For a circular aperture, the exact intensity distribution is described with Bessel functions, which is why the rings are not spaced the same way forever and why the brightness drops quickly away from the center. In class problems, you usually work with the qualitative Airy pattern or the first minimum, not the full math. The main move is to connect the pattern you see to the opening’s size and the light’s wavelength.

Why circular aperture diffraction matters in Principles of Physics II

Circular aperture diffraction shows up all through optics in Principles of Physics II because real instruments use round openings, not ideal slits. Cameras, microscopes, telescopes, and even the human eye all have pupils or apertures that shape the light before it forms an image. Once you know the aperture causes an Airy pattern, you can explain why sharpness is not just about good focus. It is also about the wave nature of light and the size of the opening.

This term also connects directly to resolution. When two nearby objects are close together, their diffraction patterns can overlap so much that the images blur into one another. That is the basic reason diffraction limits how finely an optical system can separate details. In problems, you may be asked whether increasing the aperture or changing the wavelength improves resolution. The answer comes from the same relationship: larger apertures and shorter wavelengths reduce diffraction spreading.

It also gives you a cleaner way to interpret what a bright spot or ring pattern means on a screen. Instead of treating the pattern as random fuzz, you can read it as evidence of wave interference across the aperture. That is a useful skill in optics labs, where you compare predicted and observed intensity patterns, estimate aperture size, or explain why an image becomes less sharp at very small openings.

Keep studying Principles of Physics II Unit 10

How circular aperture diffraction connects across the course

Huygens' Principle

Huygens' principle is the wave model behind circular aperture diffraction. It says each point on the opening acts like a source of secondary wavelets, and those wavelets interfere to make the Airy pattern. If you can picture the aperture as many tiny emitters working together, the bright center and dark rings make much more sense.

Interference

Diffraction through a circular aperture is really interference across many points of the opening.
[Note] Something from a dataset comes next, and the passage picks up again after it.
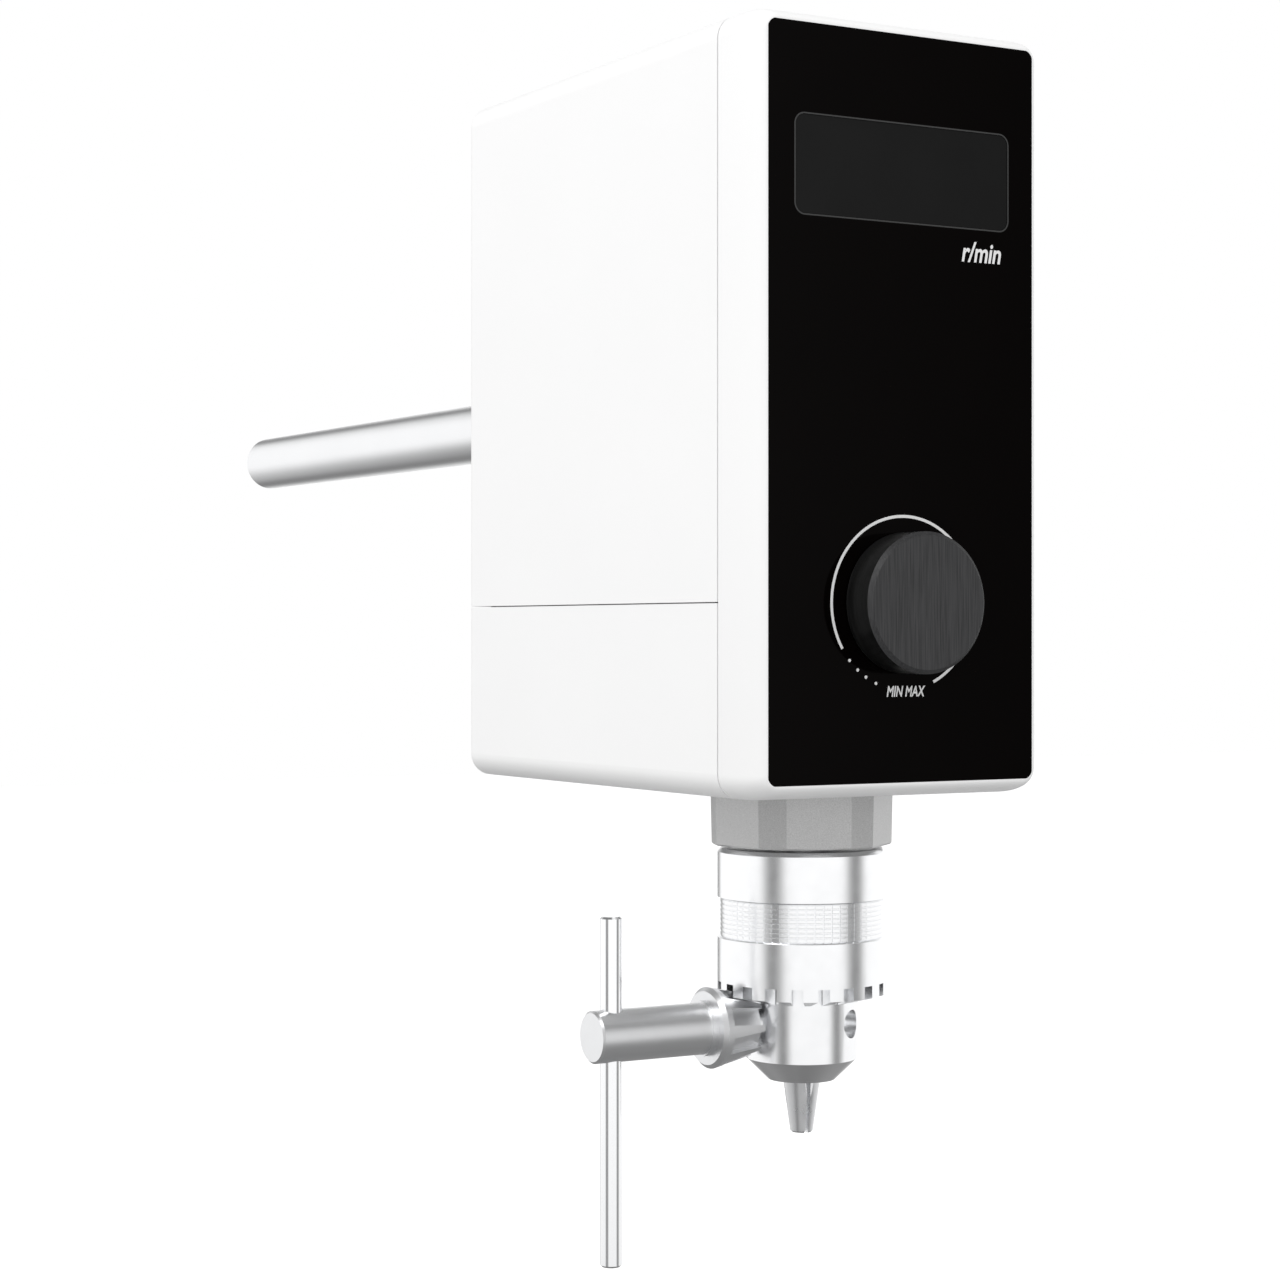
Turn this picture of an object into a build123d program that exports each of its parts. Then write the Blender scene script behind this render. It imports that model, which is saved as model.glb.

Some directions collect waves that arrive in phase, so the light is bright. Other directions line up out of phase and cancel. The ring pattern is the visual record of that phase matching and cancellation.

central maximum

The central maximum is the brightest part of the Airy pattern, and it is the part students usually measure first. Its width tells you how much the light spreads after the aperture. In many optics problems, identifying the central maximum is the quickest way to connect a drawing of the pattern to the aperture size.

Intensity Distribution

The intensity distribution tells you how bright the pattern is at each point, not just where the bright and dark rings appear. For a circular aperture, the intensity drops from the center and then rises and falls in weaker rings. Reading that distribution helps you compare one aperture setting to another in a lab or problem set.
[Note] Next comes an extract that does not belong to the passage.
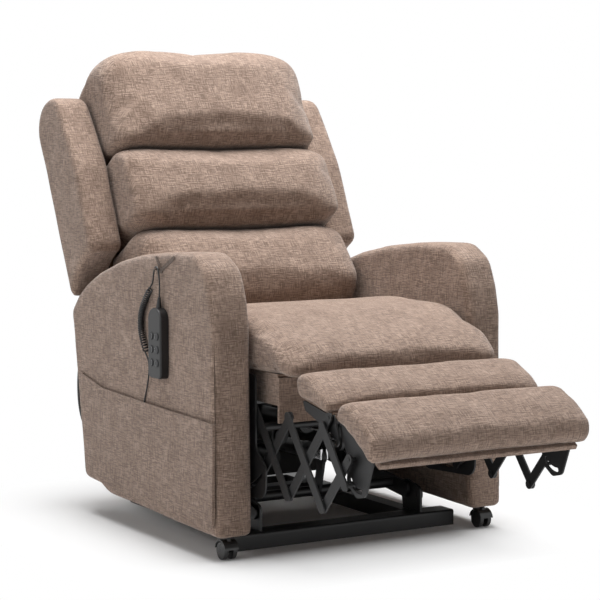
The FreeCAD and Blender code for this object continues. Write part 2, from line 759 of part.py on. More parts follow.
def make_footrest(nodes):
    """Footrest pad, its board and the two brackets that carry it."""
    pivot = rest["pad_pivot"]
    layer = footrest_bracket_layer
    rear_low, front_low = about(pivot, [(53.0, 67.5), (-85.0, -11.5)])
    board, rear_high, front_high = board_between(rear_low, front_low, layer)
    nodes["footrest_board"] = board
    pad_corners = [rear_high + (2,)] + about(pivot, [
        (31.0, 108.5, 16), (3.0, 113.5, 24), (-57.0, 84.5, 90), (-103.0, 47.5, 18), (-104.0, 19.5, 14),
    ]) + [front_high + (2,)]
    nodes["footrest_pad"] = cushion(pad_corners, along(rear_high, front_high, 0.5), pad_half_width,
                                    end_share=0.7, squareness=9)
    bracket = side_panel(about(pivot, [
        (45.0, 69.5, 3), (-69.0, 4.5, 6), (-39.0, -72.5, 16), (-7.0, -80.5, 16), (31.0, -56.5, 16),
        (29.0, -6.5, 20), (53.0, 61.5, 8),
    ]), layer, layer + plate_thickness)
    bracket = bracket.fuse(cross_pin(rivet_radius, layer + 1, rise_layer + plate_thickness + 1, pivot))
    bracket = bracket.cut(parallel_slot("pad_pivot", "pad_control", layer - 1, layer + plate_thickness + 1))
    nodes["footrest_brackets"] = both_sides(bracket.removeSplitter())


def make_arms(nodes):
    """Padded side arms, the fabric pocket on the sitter's right one and the rear panel between them."""
    corners = [
        (-394, 50, 10), (157, 64, 80), (199, 81, 80), (288, 85, 20), (319, 269, 300), (344, 439, 200),
        (357, 488, 25), (313, 531, 100), (272, 558, 150), (197, 591, 150), (86, 624, 250), (-20, 645, 300),
        (-156, arm_top, 300), (-285, 663, 60), (-344, 630, 60), (-371, 568, 80), (-384, 504, 100),
        (-383, 354, 400), (arm_front, 138, 0),
    ]
    arm = soft_panel(corners, arm_inner, half_width, arm_edge_round)
    stem = cylinder(caster_stem_radius + caster_stem_play, Vector(caster_place[0], caster_place[1], 40),
                    Vector(caster_place[0], caster_place[1], 90))
    arm = arm.cut(stem)
    nodes["left_arm"] = arm
    outlet = box((-half_width - 4.8, -58, 262), (-half_width, -42, 282))
    nodes["right_arm"] = fused(mirrored(arm), outlet)
    hem = [(-388, 302, 0), (-50, 310, 0), (164, 317, 0), (288, 341, 0)]
    below = [(276, 230, 0), (262, 100, 30), (199, 100, 60), (157, 84, 60), (-384, 72, 20)]
    outer = side_panel(hem + below, -half_width - 6.5, -half_width)
    inner = side_panel([(-383, 420, 0), (283, 420, 0), (283, 336, 0), (271, 230, 0), (257, 105, 26), (199, 105, 56),
                        (157, 89, 56), (-379, 77, 16)], -half_width - 5, -half_width)
    nodes["side_pocket"] = outer.cut(inner)
    nodes["rear_panel"] = box((-arm_inner, 268, 90), (arm_inner, 280, 300))


def make_back(nodes):
    """Reclining back: wings, rear panel, frame, pivot brackets, drive tube and three cushions."""
    wing = soft_panel(back_corners([
        (wing_rear, 198, 8), (-82, 258, 200), (8, 269, 25), (20, 480, 200), (-18, 695, 60),
        (wing_rear, wing_top + 6, 75),
    ]), wing_inner, half_width, wing_edge_round)
    nodes["back_wings"] = both_sides(wing)
    front = wing_rear + panel_thickness
    panel = [(wing_rear, panel_low, 6), (front, panel_low, 6), (front, panel_high, 6), (wing_rear, panel_high, 6)]
    nodes["back_panel"] = side_panel(back_corners(panel), -wing_inner, wing_inner)
    upright_inner = upright_outer - back_tube
    face = front + frame_depth
    upright = [(front, 210, 0), (face, 210, 0), (face, 690, 0), (front, 690, 0)]
    upright = side_panel(back_corners(upright), upright_inner, upright_outer)
    rails = []
    for low in (230.0, 640.0):
        corners = [(front, low, 0), (face, low, 0), (face, low + 40, 0), (front, low + 40, 0)]
        rails.append(side_panel(back_corners(corners), -upright_inner, upright_inner))
    nodes["back_frame"] = Part.makeCompound([upright, mirrored(upright)] + rails)
    tube_place = (back_pivot[0] + 11, back_pivot[1] - 59)
    elbow = in_back(-120, 228)
    tip = in_back(-120, 330)
    outer = upright_outer + plate_thickness
    bracket = fused(bar(back_pivot, elbow, 34, upright_outer, outer), bar(elbow, tip, 26, upright_outer, outer),
                    bar(back_pivot, tube_place, 34, upright_outer, outer),
                    cross_pin(lift_pin_radius, plate_inner - 1, upright_outer + 1, back_pivot))
    nodes["back_brackets"] = both_sides(bracket)
    tube = cross_pin(11, -upright_outer, upright_outer, tube_place)
    slot = drive_slot(back_pin, back_pivot, 1, -back_in, back_out)
    nodes["back_drive_tube"] = fused(tube, drive_lug(tube_place, 22, slot, back_actuator_x))
    rear = cushion_back
    head = back_corners([
        (rear, head_crease, 10), (rear, 745, 20), (10, head_top, 60), (108, 765, 60), (118, 600, 200),
        (122, 520, 12), (60, head_crease, 20),
    ])
    nodes["head_cushion"] = cushion(head, in_back(rear, head_crease + 12), wing_inner - head_side_gap, squareness=4.5)
    top = head_crease - 1
    middle = back_corners([
        (rear, mid_crease, 10), (rear, top, 10), (60, top, 30), (110, 470, 50), (122, 380, 150), (125, 305, 12),
        (60, mid_crease, 20),
    ])
    nodes["mid_cushion"] = cushion(middle, in_back(rear, 400), wing_inner - mid_side_gap, squareness=8)
    top = mid_crease - 1
    lumbar = back_corners([
        (rear, 70, 10), (rear, top, 10), (60, top, 30), (108, 255, 50), (128, 180, 80), (140, 116, 30),
        (84, 62, 8), (70, 78, 0), (25, 106, 30), (-25, 106, 30), (-70, 78, 20),
    ])
    nodes["lumbar_cushion"] = cushion(lumbar, in_back(rear, 200), arm_inner - lumbar_side_gap, squareness=9)


def make_casters(nodes):
    """Twin-wheel casters in the arm fronts: a swivelling hood with its stem, and the wheel pair."""
    x, y = caster_place
    axle = (y - caster_trail, caster_wheel_radius)
    stem = cylinder(caster_stem_radius, Vector(x, y, 38), Vector(x, y, 84))
    plate = cylinder(13, Vector(x, y, 41), Vector(x, y, 49))
    web = side_panel([
        (axle[0] - 7, axle[1] - 6, 5), (axle[0] + 10, axle[1] - 6, 5), (y + 12, 49, 0), (y - 20, 49, 0),
        (axle[0] - 12, axle[1] + 18, 5),
    ], x - 4, x + 4)
    cover = cross_pin(caster_wheel_radius + 4, x - 17, x + 17, axle)
    cover = cover.cut(cross_pin(caster_wheel_radius + 1.5, x - 18, x + 18, axle))
    cover = cover.cut(box((x - 20, y - 60, -10), (x + 20, y + 40, axle[1] + 4)))
    hood = fused(stem, plate, web, cover).cut(cross_pin(3.05, x - 5, x + 5, axle))
    wheels = [cross_pin(caster_wheel_radius, x + side * 5.5, x + side * 16, axle) for side in (-1, 1)]
    wheels = [wheel.makeFillet(2.5, [e for e in wheel.Edges if len(e.Vertexes) == 1]) for wheel in wheels]
    pair = fused(wheels[0], wheels[1], cross_pin(3, x - 14, x + 14, axle))
    nodes["left_caster_hood"] = hood
    nodes["right_caster_hood"] = mirrored(hood)
    nodes["left_caster_wheels"] = pair
    nodes["right_caster_wheels"] = mirrored(pair)


def cord_path(points):
    """Straight runs joined by tangent arcs; every arc takes the same share of its shorter run."""
    edges = []
    last = points[0]
    radii = []
    for i in range(1, len(points) - 1):
        here = points[i]
        back = (points[i - 1] - here)
        on = (points[i + 1] - here)
        reach = 0.45 * min(back.Length, on.Length)
        half = back.getAngle(on) / 2
        radii.append(round(reach * math.tan(half), 1))
        back = back.normalize()
        on = on.normalize()
        start = here + back * reach
        end = here + on * reach
        centre = here + (back + on).normalize() * (reach / math.cos(half))
        bend = centre + (here - centre).normalize() * (reach * math.tan(half))
        edges.append(Part.LineSegment(last, start).toShape())
        edges.append(Part.Arc(start, bend, end).toShape())
        last = end
    edges.append(Part.LineSegment(last, points[-1]).toShape())
    print("cord radii", radii)
    return Part.Wire(edges)


def cord(points, radius):
    return swept(cord_path([Vector(*point) for point in points]), radius)


def swept(path, radius):
    first = path.Edges[0]
    start = first.valueAt(first.FirstParameter)
    way = first.tangentAt(first.FirstParameter)
    ring = Part.Wire([Part.makeCircle(radius, start, way)])
    solid = path.makePipeShell([ring], True, False)
    print("cord", round(path.Length, 1), round(solid.Volume / (math.pi * radius ** 2 * path.Length), 4))
    return solid


def make_handset(nodes):
    """Six-button handset on the outer face of the arm, its curly cord, the tie and the rear lead."""
    inner = -half_width
    outer = inner - handset_thickness
    y_low = handset_middle - handset_width / 2
    y_high = handset_middle + handset_width / 2
    case = side_panel([(y_low, handset_low, 12), (y_high, handset_low, 12), (y_high, handset_high, 27),
                       (y_low, handset_high, 27)], outer, inner)
    case = case.makeFillet(4, rim_edges(case, (outer,)))
    relief_foot = Vector(cord_layer, handset_middle, handset_high - 4)
    relief_top = Vector(cord_layer, handset_middle - 3, handset_high + 24)
    relief = Part.makeCone(6.5, 3.2, (relief_top - relief_foot).Length, relief_foot, relief_top - relief_foot)
    case = fused(case, relief)
    names = ("up_left", "up_right", "middle_left", "middle_right", "down_left", "down_right")
    spots = [(y, z) for z in reversed(button_rows) for y in button_columns]
    for name, spot in zip(names, spots):
        case = case.cut(cross_pin(button_radius + button_play, outer - 1, outer + 7.5, spot))
        button = cross_pin(button_radius, outer - button_proud, outer + 6, spot)
        nodes["button_" + name] = button.makeFillet(1.2, rim_edges(button, (outer - button_proud,)))
    nodes["handset_case"] = case
    nodes["curly_cord"] = cord([(cord_layer, y, z) for y, z in (
        (-100, 575), (-68, 543), (-46, 503), (-52, 461), (-78, 424))], coil_radius)
    upper = cord([tuple(relief_top)] + [(cord_layer, y, z) for y, z in (
        (-144.5, 571), (-144.5, 592), (-140.5, 612), (-134, 623.8), (-125.5, 624.8), (-118, 616),
        (-113.5, 601), (-110.6, 585.6), (-100, 575))], cord_radius)
    lower = cord([(-388.5, -78, 424), (-388.5, -89, 408.3), (-388.5, -90, 387), (-386.5, -80, 361),
                  (-382.6, -62, 333), (-382.4, -50, 308), (-382.4, -50, 282)], cord_radius)
    nodes["cord_leads"] = Part.makeCompound([upper, lower])
    strips = [bar(top, low, 9, inner - 1.5, inner)
              for top, low in (((-116, 643), (-140, 614)), ((-200, 648), (-132, 614)))]
    peg = cross_pin(2.5, inner - 13, inner - 1, (-129.5, 619.05))
    nodes["cord_tie"] = fused(strips[0], strips[1], peg)
    nodes["rear_lead"] = cord([(-350, 337.5, 395), (-350, 353.3, 392.7), (-356, 363, 345), (-360, 360, 292),
                               (-362, 347, 240), (-358, 327.8, 200.7), (-358, 308.05, 204)], lead_radius)


make_order = (make_floor_frame, make_lift, make_seat, make_side_plates, make_tongs, make_drive_tube, make_bridge,
              make_footrest, make_actuators, make_arms, make_back, make_casters, make_handset)
build = {}
for make in make_order:
    make(build)
os.makedirs("parts", exist_ok=True)
for name, shape in build.items():
    shape.exportStep("parts/" + name + ".step")
    print(name, len(shape.Solids), round(shape.Volume), shape.isValid())
print("nodes", len(build))
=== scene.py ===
import bpy
import bmesh
import math
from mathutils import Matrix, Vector, noise


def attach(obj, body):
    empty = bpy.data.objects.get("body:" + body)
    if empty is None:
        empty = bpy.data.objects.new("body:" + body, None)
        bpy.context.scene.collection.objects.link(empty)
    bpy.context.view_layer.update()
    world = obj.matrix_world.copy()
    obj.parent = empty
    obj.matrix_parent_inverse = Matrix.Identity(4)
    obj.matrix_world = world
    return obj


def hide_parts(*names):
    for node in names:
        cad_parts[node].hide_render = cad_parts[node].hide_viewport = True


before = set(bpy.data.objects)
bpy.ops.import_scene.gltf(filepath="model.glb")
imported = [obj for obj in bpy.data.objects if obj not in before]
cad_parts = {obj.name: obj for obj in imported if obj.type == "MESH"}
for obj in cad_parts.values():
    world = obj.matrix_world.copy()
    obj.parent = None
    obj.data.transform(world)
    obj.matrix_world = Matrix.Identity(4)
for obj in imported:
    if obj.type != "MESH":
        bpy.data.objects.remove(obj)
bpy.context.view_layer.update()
scene = bpy.context.scene
scene.view_settings.view_transform = "Standard"

# Camera, fitted to the photograph
view = {
    "lens": 117.6,
    "azimuth": -30.8,
    "elevation": 5.1,
    "distance": 4.7,
    "target": (0.047, -0.026, 0.522),
}


def placeCamera():
    cameraData = bpy.data.cameras.new("camera")
    cameraData.lens = view["lens"]
    cameraData.sensor_width = 36
    cameraData.clip_end = 50
    camera = bpy.data.objects.new("camera", cameraData)
    scene.collection.objects.link(camera)
    turn = math.radians(view["azimuth"])
    rise = math.radians(view["elevation"])
    look = Vector((-math.sin(turn) * math.cos(rise), math.cos(turn) * math.cos(rise), -math.sin(rise)))
    camera.location = Vector(view["target"]) - look * view["distance"]
    camera.rotation_euler = look.to_track_quat("-Z", "Y").to_euler()
    scene.camera = camera


placeCamera()
print("camera placed")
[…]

Is circular aperture diffraction on the Principles of Physics II exam?

A quiz or problem-set question usually gives you the wavelength and aperture diameter, then asks for the angular size of the central spot, the first minimum, or a resolution comparison. Your job is to connect the visible pattern to the formula or the geometry: smaller aperture means wider diffraction, and shorter wavelength means tighter spacing. If you see a diagram with a bright center and rings, identify it as an Airy pattern from a circular aperture, not simple reflection or refraction. In lab questions, you may also explain why stopping down a camera lens makes the image less bright but sometimes increases depth of field while still leaving a diffraction limit. If the question asks for interpretation, say what the pattern tells you about wave behavior and image sharpness.

Key things to remember about circular aperture diffraction

  • Circular aperture diffraction is the ring pattern formed when light passes through a round opening and spreads because light behaves like a wave.

  • The central bright region is the Airy disk, and the first dark ring marks the edge of the central maximum.

  • A larger aperture makes the diffraction pattern smaller and tighter, while a longer wavelength makes it spread out more.

  • The pattern sets a real resolution limit for cameras, telescopes, microscopes, and the eye, even when the lens is perfectly focused.

  • If you can identify the Airy pattern on a diagram, you can usually connect it to interference across a circular opening and predict how changing the aperture will change the image.

Frequently asked questions about circular aperture diffraction

What is circular aperture diffraction in Principles of Physics II?

It is the diffraction pattern, usually an Airy disk with rings, that forms when light passes through a round opening. In Physics II, it shows that light spreads and interferes after the aperture instead of behaving like a perfectly narrow ray. The opening size and wavelength control how wide the pattern becomes.

Why does a circular aperture make rings instead of one blur?

The light coming through different parts of the round opening interferes with itself. At some angles the wavelets add to make bright regions, and at others they cancel to make dark rings. That is why the pattern is structured, not just a fuzzy spot.

How does aperture size change circular aperture diffraction?

A larger aperture produces less spreading, so the central bright spot gets narrower. A smaller aperture spreads light more and makes the Airy pattern bigger. This is why stopping down a lens reduces diffraction-limited resolution even if the image is still well focused.

Is circular aperture diffraction the same as a blurry lens?

No. Blur from bad focus comes from incorrect image formation, while diffraction happens even in a perfect optical system because light is a wave. A focused lens can still be limited by the aperture, which sets the smallest detail it can separate.